> **TASK INSTRUCTIONS**: Determine which lines of the records include the word "object", and copy them.

> **Extracted data entries**:
>> START

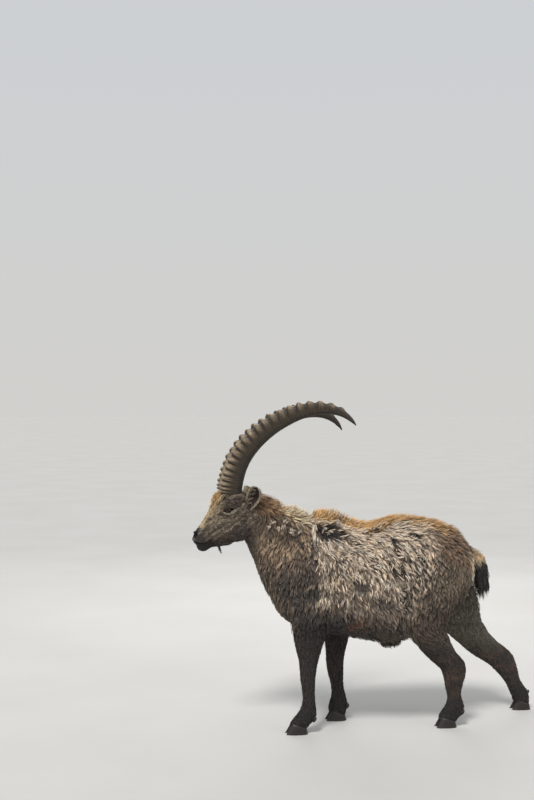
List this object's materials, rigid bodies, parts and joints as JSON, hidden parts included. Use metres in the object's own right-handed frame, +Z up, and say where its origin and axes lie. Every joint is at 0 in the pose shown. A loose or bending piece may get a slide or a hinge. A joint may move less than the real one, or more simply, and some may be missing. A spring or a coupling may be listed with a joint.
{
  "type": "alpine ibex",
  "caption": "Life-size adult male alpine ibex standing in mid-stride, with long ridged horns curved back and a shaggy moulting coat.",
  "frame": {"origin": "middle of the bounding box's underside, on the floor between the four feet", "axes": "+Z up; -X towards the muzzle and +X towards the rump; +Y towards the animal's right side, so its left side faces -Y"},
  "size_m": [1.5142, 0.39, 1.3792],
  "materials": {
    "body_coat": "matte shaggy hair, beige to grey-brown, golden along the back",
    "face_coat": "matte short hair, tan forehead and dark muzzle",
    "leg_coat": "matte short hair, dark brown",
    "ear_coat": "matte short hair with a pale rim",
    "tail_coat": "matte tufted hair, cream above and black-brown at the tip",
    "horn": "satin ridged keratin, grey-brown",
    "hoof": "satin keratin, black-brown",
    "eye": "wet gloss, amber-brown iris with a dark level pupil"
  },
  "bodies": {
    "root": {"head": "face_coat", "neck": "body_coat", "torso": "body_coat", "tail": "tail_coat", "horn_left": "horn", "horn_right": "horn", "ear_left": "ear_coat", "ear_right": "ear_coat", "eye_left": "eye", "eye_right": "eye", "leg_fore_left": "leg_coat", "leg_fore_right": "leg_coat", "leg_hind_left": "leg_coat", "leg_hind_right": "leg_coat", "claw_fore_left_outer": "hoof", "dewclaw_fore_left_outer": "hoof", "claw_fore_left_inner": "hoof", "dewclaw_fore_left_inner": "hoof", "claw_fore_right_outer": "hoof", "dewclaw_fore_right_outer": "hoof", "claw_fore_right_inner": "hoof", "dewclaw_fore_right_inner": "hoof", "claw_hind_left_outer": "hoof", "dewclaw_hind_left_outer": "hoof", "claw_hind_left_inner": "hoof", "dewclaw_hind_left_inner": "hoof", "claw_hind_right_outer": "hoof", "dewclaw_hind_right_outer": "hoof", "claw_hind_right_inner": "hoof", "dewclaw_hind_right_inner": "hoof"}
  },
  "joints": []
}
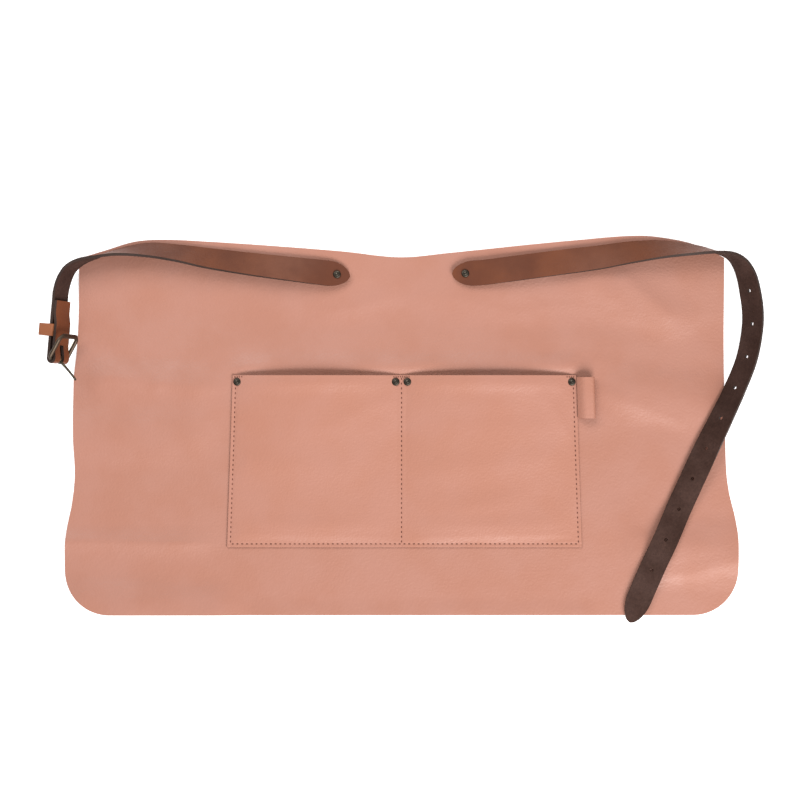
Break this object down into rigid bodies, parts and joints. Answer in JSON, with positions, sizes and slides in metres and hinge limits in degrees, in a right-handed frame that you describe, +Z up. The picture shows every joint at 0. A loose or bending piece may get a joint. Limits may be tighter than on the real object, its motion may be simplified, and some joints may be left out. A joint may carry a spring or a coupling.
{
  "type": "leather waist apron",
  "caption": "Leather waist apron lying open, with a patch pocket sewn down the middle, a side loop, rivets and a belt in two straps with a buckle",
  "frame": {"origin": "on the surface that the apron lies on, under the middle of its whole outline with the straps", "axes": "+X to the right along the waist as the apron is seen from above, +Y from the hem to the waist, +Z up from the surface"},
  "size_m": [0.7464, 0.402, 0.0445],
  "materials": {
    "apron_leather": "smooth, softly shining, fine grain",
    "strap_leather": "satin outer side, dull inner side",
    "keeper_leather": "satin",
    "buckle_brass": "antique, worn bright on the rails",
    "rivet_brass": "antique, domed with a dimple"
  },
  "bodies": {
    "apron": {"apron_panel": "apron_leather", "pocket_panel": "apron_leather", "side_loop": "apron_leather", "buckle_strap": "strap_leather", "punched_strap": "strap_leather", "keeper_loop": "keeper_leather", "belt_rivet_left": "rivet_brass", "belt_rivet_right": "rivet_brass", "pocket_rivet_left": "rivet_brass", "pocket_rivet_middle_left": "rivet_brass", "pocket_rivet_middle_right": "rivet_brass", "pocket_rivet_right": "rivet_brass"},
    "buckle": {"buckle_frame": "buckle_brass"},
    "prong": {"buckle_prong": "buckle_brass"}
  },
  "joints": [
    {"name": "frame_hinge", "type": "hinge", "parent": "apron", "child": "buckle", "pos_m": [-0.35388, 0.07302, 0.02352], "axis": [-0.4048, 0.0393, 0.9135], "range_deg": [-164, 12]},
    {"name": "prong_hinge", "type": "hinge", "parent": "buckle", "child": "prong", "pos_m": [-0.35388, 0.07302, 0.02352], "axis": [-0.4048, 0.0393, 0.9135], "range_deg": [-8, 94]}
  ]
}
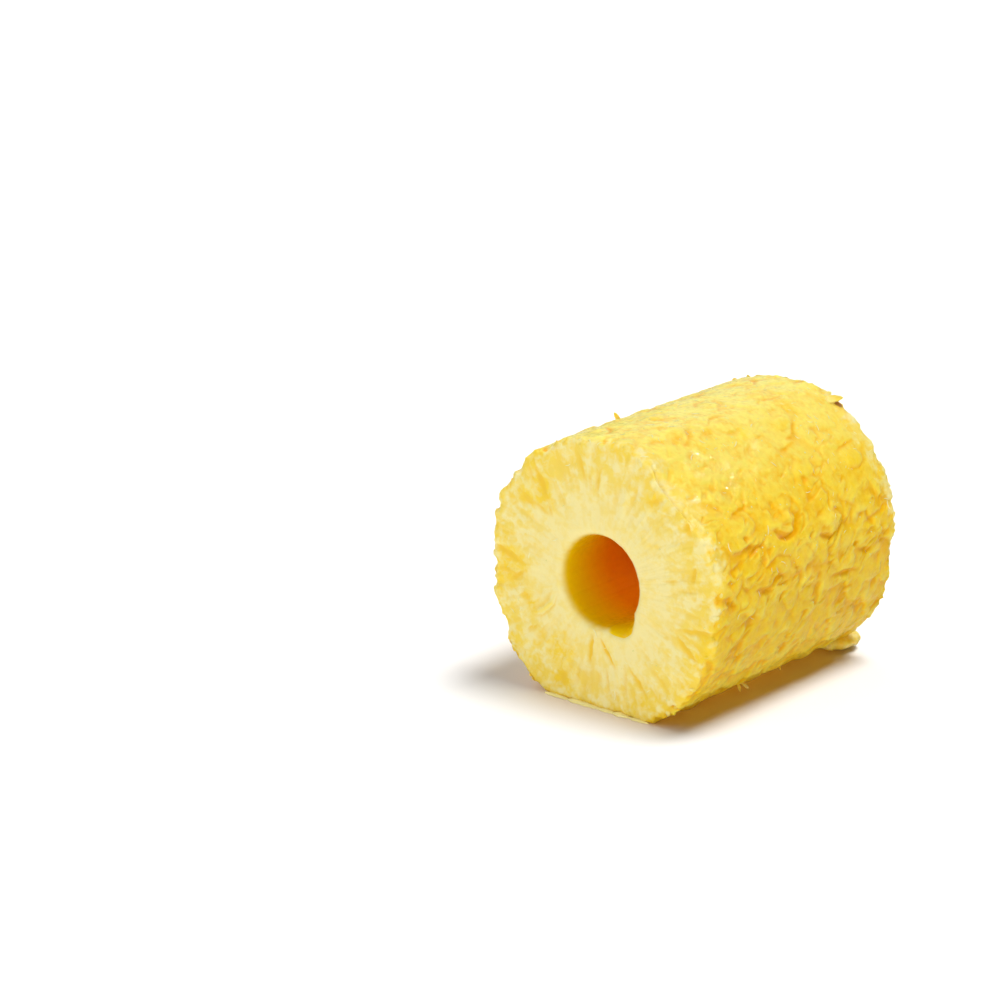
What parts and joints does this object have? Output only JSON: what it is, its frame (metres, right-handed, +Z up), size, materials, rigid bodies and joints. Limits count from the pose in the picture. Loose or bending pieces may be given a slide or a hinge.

>> END
>> START

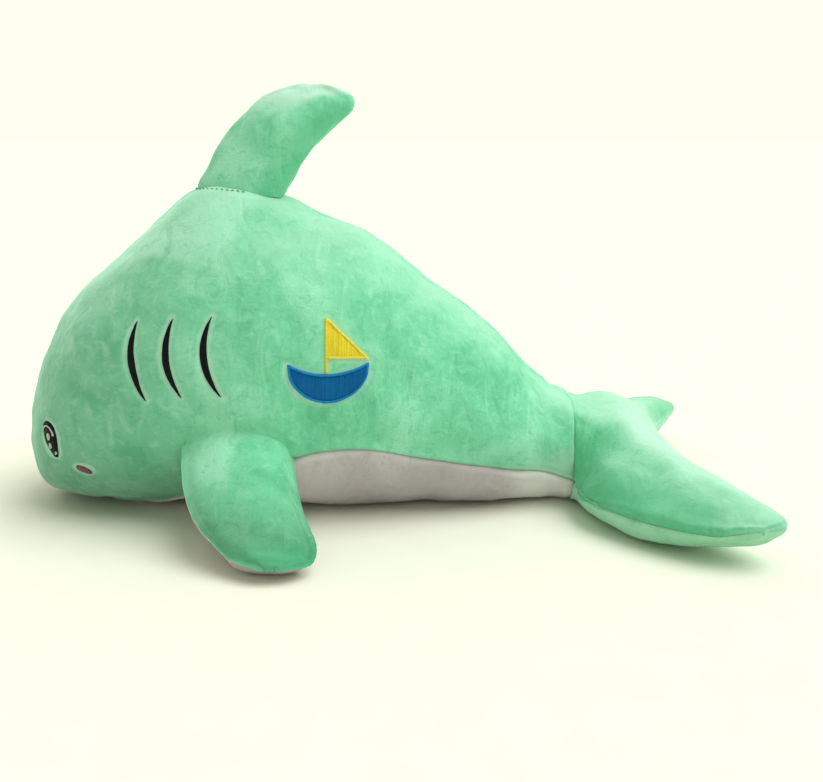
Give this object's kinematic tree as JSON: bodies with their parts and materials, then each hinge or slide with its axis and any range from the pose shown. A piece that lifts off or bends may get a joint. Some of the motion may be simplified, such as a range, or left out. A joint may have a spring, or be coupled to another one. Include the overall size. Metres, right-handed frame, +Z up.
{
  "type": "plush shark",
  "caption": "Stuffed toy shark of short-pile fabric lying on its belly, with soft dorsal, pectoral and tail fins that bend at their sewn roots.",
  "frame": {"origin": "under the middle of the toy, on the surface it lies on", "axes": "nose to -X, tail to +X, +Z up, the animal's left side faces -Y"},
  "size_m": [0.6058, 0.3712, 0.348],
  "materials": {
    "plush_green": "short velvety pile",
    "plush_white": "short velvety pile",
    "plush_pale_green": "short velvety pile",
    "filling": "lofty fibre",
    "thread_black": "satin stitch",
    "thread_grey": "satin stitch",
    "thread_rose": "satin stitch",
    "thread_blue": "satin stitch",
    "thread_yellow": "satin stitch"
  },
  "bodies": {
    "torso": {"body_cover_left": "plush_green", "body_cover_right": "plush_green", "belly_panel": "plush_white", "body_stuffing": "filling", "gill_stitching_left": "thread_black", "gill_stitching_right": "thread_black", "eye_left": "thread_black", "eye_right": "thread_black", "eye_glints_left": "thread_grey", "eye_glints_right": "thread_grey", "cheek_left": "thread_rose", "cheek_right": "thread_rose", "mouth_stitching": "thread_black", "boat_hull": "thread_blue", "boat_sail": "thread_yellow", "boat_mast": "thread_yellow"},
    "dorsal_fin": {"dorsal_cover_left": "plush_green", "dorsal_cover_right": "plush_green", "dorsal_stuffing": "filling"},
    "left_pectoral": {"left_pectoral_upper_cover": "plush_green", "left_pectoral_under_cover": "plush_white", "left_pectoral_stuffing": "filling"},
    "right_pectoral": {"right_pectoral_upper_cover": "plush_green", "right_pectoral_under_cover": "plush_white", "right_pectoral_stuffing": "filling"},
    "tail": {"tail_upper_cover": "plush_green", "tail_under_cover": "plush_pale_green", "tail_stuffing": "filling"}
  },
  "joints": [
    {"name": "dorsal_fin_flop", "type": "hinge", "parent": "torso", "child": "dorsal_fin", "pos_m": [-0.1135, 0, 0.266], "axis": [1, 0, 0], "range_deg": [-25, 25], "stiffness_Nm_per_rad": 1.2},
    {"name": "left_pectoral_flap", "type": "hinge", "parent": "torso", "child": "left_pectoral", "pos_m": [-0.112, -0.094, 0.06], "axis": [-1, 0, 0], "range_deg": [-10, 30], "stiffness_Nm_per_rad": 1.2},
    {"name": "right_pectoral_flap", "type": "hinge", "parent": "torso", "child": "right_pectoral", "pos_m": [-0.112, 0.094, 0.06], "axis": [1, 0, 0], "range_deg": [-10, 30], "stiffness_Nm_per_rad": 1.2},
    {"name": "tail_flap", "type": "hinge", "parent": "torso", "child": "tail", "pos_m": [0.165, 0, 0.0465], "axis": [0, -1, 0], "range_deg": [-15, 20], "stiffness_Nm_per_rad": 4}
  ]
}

>> END
>> START

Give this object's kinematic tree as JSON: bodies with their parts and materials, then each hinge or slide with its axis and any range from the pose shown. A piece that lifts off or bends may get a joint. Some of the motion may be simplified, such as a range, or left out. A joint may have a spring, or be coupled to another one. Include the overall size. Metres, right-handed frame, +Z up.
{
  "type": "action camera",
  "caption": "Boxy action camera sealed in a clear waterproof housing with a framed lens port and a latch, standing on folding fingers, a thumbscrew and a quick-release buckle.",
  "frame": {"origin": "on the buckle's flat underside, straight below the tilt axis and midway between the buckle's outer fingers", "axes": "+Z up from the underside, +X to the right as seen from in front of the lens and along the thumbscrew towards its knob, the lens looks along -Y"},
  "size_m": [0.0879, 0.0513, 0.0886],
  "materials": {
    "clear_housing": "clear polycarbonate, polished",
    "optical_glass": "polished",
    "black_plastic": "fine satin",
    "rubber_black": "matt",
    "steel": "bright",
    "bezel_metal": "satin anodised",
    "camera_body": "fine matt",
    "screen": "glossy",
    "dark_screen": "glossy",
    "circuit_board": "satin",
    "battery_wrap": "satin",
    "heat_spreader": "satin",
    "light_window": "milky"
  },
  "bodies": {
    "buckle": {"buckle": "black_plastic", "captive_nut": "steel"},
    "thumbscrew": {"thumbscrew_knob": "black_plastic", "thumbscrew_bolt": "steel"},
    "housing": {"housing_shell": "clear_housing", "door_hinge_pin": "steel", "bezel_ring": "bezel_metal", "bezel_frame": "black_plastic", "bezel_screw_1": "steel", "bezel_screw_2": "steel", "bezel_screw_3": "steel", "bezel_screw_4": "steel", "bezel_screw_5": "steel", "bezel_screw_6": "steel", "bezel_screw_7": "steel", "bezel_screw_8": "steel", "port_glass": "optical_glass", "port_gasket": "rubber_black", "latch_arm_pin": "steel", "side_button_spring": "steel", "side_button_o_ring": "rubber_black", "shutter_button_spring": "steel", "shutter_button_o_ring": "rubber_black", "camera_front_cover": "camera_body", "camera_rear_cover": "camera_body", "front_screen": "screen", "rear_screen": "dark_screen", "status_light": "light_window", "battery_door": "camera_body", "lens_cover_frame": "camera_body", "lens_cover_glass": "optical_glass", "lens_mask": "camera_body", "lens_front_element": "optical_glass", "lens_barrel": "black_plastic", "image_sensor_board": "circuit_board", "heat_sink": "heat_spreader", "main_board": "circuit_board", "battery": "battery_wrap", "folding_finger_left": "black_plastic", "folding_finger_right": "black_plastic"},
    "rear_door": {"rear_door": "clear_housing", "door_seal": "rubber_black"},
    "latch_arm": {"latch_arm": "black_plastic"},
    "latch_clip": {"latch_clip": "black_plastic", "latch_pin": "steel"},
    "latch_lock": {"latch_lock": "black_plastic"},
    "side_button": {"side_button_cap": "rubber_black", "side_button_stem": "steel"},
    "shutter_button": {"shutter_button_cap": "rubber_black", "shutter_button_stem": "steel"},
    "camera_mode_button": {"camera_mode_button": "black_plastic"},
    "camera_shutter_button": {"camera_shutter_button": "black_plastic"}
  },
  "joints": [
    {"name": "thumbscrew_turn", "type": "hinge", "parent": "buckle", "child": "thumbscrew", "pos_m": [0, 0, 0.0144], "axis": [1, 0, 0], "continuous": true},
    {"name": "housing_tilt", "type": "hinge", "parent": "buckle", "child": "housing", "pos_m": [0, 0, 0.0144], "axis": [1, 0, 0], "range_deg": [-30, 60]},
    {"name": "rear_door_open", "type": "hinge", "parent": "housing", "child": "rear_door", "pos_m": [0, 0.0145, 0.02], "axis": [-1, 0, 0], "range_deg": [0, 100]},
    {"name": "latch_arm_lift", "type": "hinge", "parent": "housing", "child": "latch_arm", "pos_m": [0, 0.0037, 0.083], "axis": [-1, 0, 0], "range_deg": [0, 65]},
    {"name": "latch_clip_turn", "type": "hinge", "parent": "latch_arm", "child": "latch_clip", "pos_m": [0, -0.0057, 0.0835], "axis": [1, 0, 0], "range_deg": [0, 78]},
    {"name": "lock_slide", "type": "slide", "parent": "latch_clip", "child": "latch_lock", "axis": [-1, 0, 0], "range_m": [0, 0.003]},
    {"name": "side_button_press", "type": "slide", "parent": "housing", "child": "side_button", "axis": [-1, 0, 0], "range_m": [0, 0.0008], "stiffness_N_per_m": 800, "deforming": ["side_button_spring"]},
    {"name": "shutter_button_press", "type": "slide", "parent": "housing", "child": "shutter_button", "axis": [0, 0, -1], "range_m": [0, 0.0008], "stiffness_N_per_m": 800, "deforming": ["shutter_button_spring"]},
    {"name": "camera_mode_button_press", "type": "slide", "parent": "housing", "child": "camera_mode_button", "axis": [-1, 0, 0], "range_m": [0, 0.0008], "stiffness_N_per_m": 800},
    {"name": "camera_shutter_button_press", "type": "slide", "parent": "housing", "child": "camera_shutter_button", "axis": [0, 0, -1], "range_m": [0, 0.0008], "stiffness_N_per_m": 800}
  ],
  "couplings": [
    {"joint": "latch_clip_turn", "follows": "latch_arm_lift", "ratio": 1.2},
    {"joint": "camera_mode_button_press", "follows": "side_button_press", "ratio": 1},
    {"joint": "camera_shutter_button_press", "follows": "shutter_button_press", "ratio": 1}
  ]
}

>> END

> **SOLUTION**:
List this object's materials, rigid bodies, parts and joints as JSON, hidden parts included. Use metres in the object's own right-handed frame, +Z up, and say where its origin and axes lie. Every joint is at 0 in the pose shown. A loose or bending piece may get a slide or a hinge. A joint may move less than the real one, or more simply, and some may be missing. A spring or a coupling may be listed with a joint.
Break this object down into rigid bodies, parts and joints. Answer in JSON, with positions, sizes and slides in metres and hinge limits in degrees, in a right-handed frame that you describe, +Z up. The picture shows every joint at 0. A loose or bending piece may get a joint. Limits may be tighter than on the real object, its motion may be simplified, and some joints may be left out. A joint may carry a spring or a coupling.
What parts and joints does this object have? Output only JSON: what it is, its frame (metres, right-handed, +Z up), size, materials, rigid bodies and joints. Limits count from the pose in the picture. Loose or bending pieces may be given a slide or a hinge.
Give this object's kinematic tree as JSON: bodies with their parts and materials, then each hinge or slide with its axis and any range from the pose shown. A piece that lifts off or bends may get a joint. Some of the motion may be simplified, such as a range, or left out. A joint may have a spring, or be coupled to another one. Include the overall size. Metres, right-handed frame, +Z up.
Give this object's kinematic tree as JSON: bodies with their parts and materials, then each hinge or slide with its axis and any range from the pose shown. A piece that lifts off or bends may get a joint. Some of the motion may be simplified, such as a range, or left out. A joint may have a spring, or be coupled to another one. Include the overall size. Metres, right-handed frame, +Z up.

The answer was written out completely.